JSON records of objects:
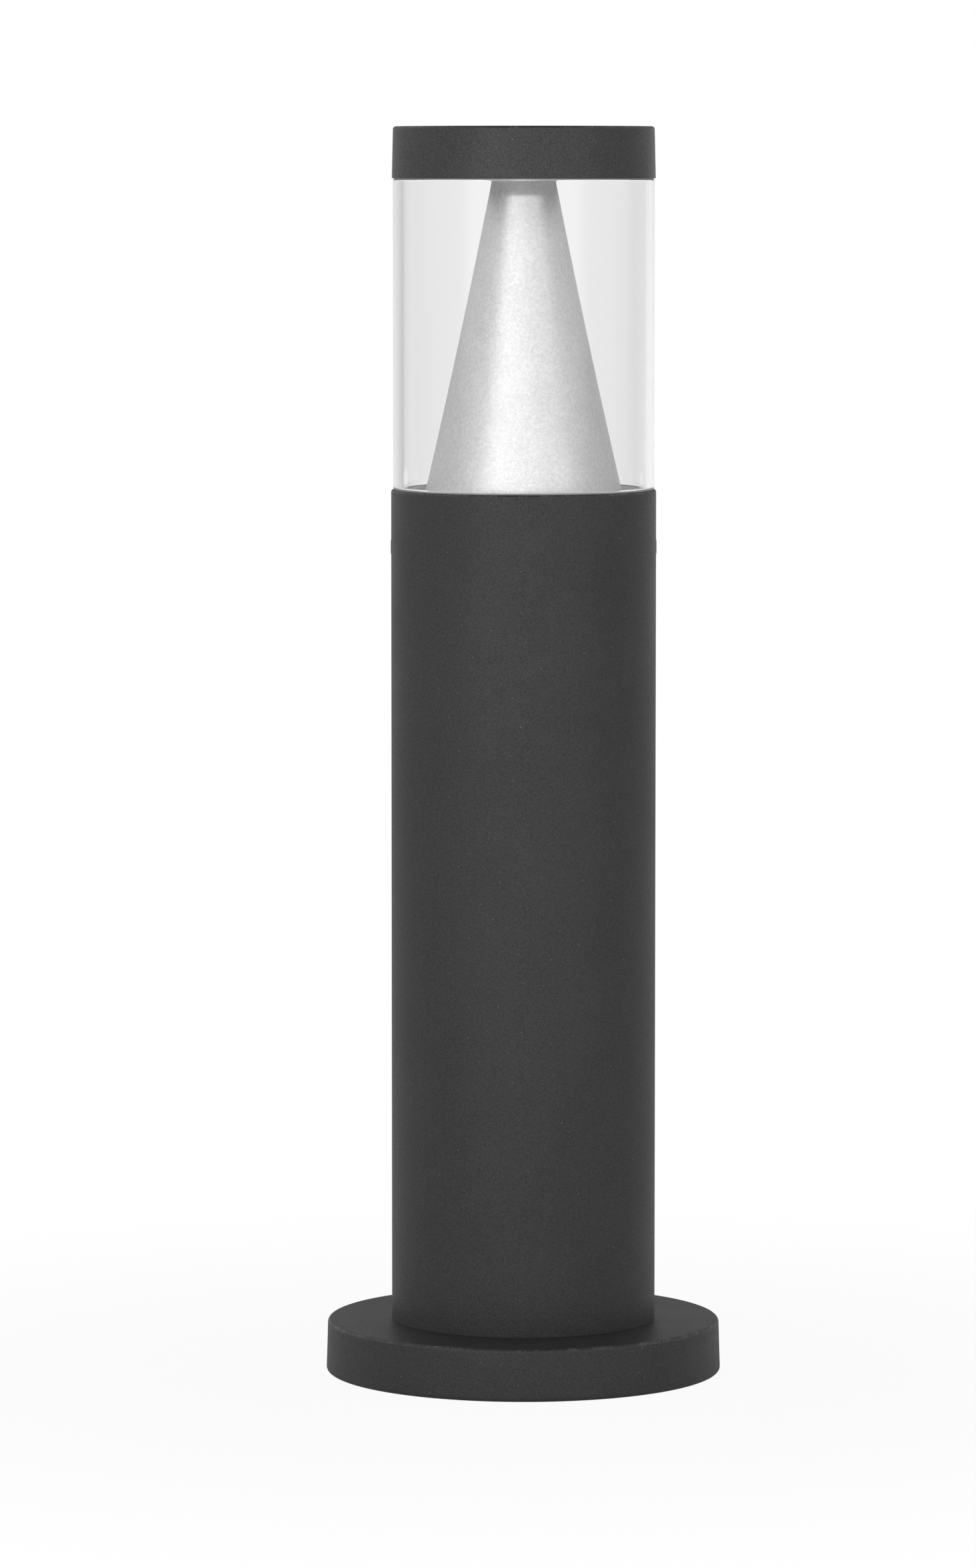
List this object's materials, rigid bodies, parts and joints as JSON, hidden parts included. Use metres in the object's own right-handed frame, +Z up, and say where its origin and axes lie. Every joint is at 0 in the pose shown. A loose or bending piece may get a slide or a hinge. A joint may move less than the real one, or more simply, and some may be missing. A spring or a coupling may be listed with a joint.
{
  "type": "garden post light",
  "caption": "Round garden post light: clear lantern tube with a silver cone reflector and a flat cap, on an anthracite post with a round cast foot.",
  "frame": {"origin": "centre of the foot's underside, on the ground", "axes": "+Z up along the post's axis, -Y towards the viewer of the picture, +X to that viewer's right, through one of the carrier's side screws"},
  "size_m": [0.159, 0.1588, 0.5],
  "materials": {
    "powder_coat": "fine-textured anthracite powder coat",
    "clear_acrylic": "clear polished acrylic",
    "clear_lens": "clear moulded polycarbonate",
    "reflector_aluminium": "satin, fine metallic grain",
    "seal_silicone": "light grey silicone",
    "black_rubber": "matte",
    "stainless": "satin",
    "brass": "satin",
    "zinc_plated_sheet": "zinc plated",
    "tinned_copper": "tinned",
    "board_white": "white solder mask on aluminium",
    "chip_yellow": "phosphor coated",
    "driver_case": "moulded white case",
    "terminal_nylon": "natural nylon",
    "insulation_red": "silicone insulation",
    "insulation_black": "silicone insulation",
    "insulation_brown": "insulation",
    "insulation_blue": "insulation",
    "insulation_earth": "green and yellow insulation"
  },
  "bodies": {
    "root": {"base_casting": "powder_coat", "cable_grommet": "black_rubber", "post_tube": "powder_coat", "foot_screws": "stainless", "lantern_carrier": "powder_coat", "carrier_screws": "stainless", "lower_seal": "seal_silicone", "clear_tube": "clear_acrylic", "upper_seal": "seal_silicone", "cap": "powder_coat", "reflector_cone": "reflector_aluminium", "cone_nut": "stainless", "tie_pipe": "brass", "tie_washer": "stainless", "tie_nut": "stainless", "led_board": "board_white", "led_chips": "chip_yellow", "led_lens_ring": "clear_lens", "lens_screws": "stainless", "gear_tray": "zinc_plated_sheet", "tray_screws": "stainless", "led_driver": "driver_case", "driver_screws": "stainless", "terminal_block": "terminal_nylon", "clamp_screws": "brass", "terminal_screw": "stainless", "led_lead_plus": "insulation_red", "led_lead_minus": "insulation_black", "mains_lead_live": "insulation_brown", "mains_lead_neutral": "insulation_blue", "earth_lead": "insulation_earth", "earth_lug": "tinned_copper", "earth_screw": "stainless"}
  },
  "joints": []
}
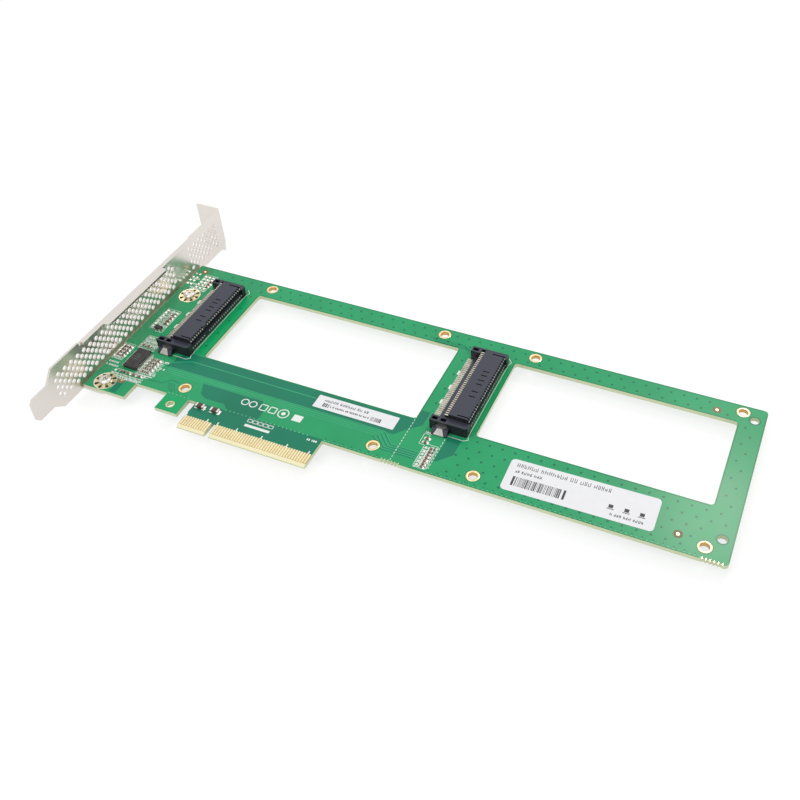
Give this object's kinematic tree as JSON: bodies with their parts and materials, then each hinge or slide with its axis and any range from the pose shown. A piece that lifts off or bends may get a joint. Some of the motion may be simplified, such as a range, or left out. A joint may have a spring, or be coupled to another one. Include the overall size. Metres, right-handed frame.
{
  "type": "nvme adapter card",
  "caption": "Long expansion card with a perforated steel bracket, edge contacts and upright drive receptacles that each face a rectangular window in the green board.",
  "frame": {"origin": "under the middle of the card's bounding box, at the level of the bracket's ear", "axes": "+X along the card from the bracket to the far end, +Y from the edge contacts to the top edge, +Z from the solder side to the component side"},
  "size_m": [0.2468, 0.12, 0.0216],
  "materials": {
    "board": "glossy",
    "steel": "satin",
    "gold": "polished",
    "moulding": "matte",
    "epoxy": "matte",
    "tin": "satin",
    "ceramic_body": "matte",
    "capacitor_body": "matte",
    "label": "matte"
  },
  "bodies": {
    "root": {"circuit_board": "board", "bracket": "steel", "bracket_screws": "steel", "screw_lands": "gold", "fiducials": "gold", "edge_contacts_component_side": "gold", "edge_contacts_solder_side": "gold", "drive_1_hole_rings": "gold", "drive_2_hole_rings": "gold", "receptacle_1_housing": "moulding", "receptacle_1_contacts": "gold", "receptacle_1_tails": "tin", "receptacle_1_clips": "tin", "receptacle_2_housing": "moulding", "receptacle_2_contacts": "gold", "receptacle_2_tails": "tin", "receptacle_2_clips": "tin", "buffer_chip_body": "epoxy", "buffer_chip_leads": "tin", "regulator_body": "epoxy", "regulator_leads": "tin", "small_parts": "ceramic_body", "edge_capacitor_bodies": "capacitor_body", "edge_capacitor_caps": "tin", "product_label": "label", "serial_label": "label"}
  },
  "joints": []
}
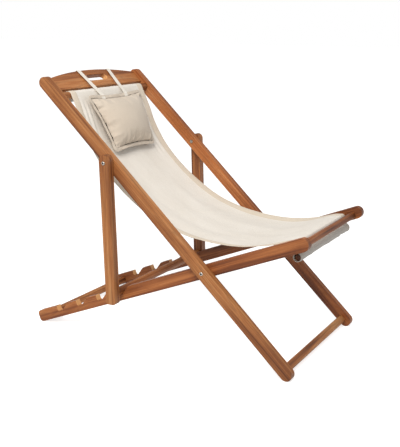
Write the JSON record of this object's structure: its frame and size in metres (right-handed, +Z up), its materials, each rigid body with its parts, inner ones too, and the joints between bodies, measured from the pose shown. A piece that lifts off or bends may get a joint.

What is needed:
Return every line from the records above that holds the word "shown".

Answer to this problem:
List this object's materials, rigid bodies, parts and joints as JSON, hidden parts included. Use metres in the object's own right-handed frame, +Z up, and say where its origin and axes lie. Every joint is at 0 in the pose shown. A loose or bending piece may get a slide or a hinge. A joint may move less than the real one, or more simply, and some may be missing. A spring or a coupling may be listed with a joint.
Give this object's kinematic tree as JSON: bodies with their parts and materials, then each hinge or slide with its axis and any range from the pose shown. A piece that lifts off or bends may get a joint. Some of the motion may be simplified, such as a range, or left out. A joint may have a spring, or be coupled to another one. Include the overall size. Metres, right-handed frame.
Write the JSON record of this object's structure: its frame and size in metres (right-handed, +Z up), its materials, each rigid body with its parts, inner ones too, and the joints between bodies, measured from the pose shown. A piece that lifts off or bends may get a joint.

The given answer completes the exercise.